I think I’m on to something now. The plan for lunch time all this week is to work on that scene. And I’m going to get it right. Eventually.

Regaining the Passion to Write

For me, that fire to write – write anything, a poem, a short story, play, pages in my novels, even ideas for any creative piece – began to fade over a decade ago. I was devastated and embarrassed after a very bad experience with my first, and only, published work.

For a few years, attending writing classes at a local college and participating in a small writers’ critique group kept me going. I thought I’d rewrite the book – it wasn’t exactly a polished work of art, anyway – or start another book. And I began both tasks. Then, as I stopped attending creative writing classes and the critique group fell apart, so did my drive.

No argument, that was MY choice. I chose not to write more than a few hours a week, sometimes in an entire  month. I used many excuses, some fair, most convenient, to avoid facing the fear of “failure” again. But the need to “succeed” had not been the driving force for my writing in the first place.

I started writing simply for the joy of creating characters and story lines, and seeing those characters come alive. It was FUN. It was exciting to watch a character take over and become much more than I had originally planned.

In later years, the drive came from sharing that hard to define creative spark with other writers.

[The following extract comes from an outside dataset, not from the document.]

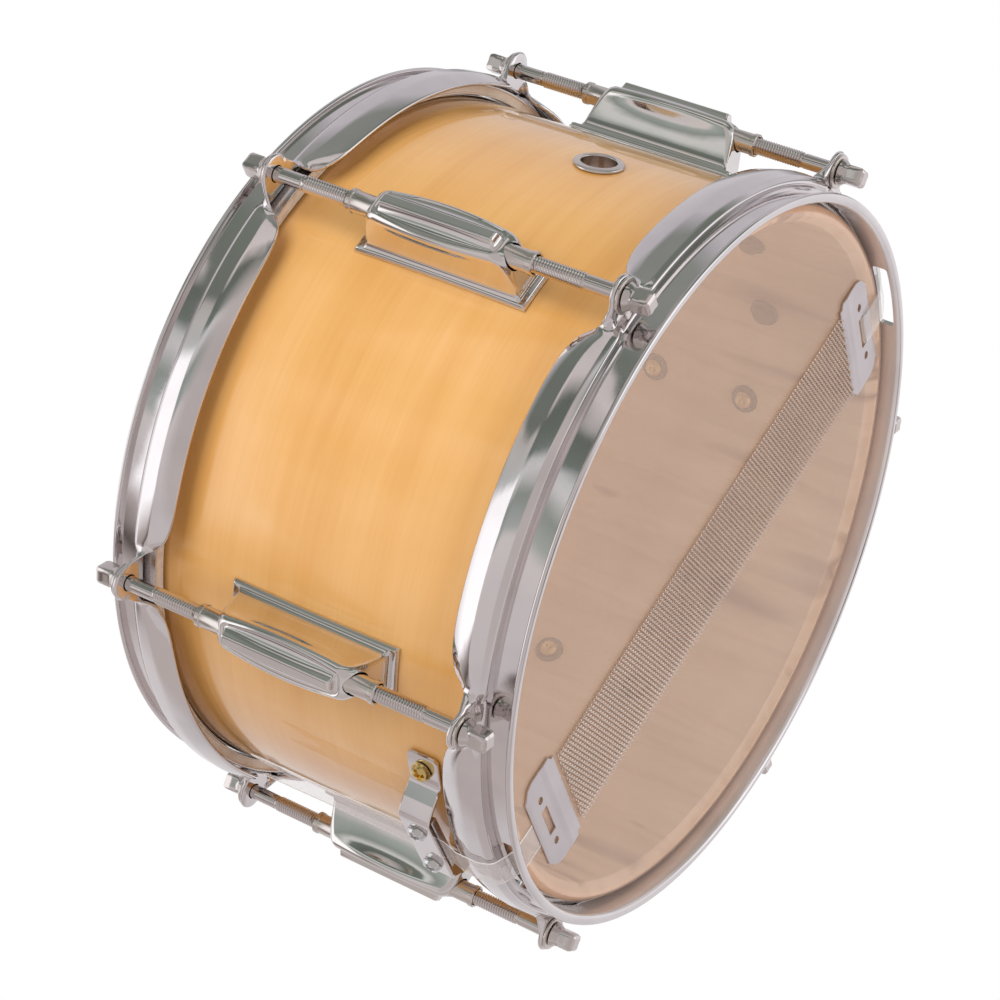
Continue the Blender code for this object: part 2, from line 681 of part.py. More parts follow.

To partake in the incredibly generous act of reading each others’ work aloud, no matter the genre, and of giving and accepting feedback. It is so revealing to hear your words come out of someone else’s mouth!

I recently began talking with a coworker about his goal to write a novel. As the conversations continued, there it was – that shared sense of fun and discovery. It’s just a whisper right now, true, but if I listen…

I have resumed writing and, on a whim, I started this journal to keep track of my voyage back to passion.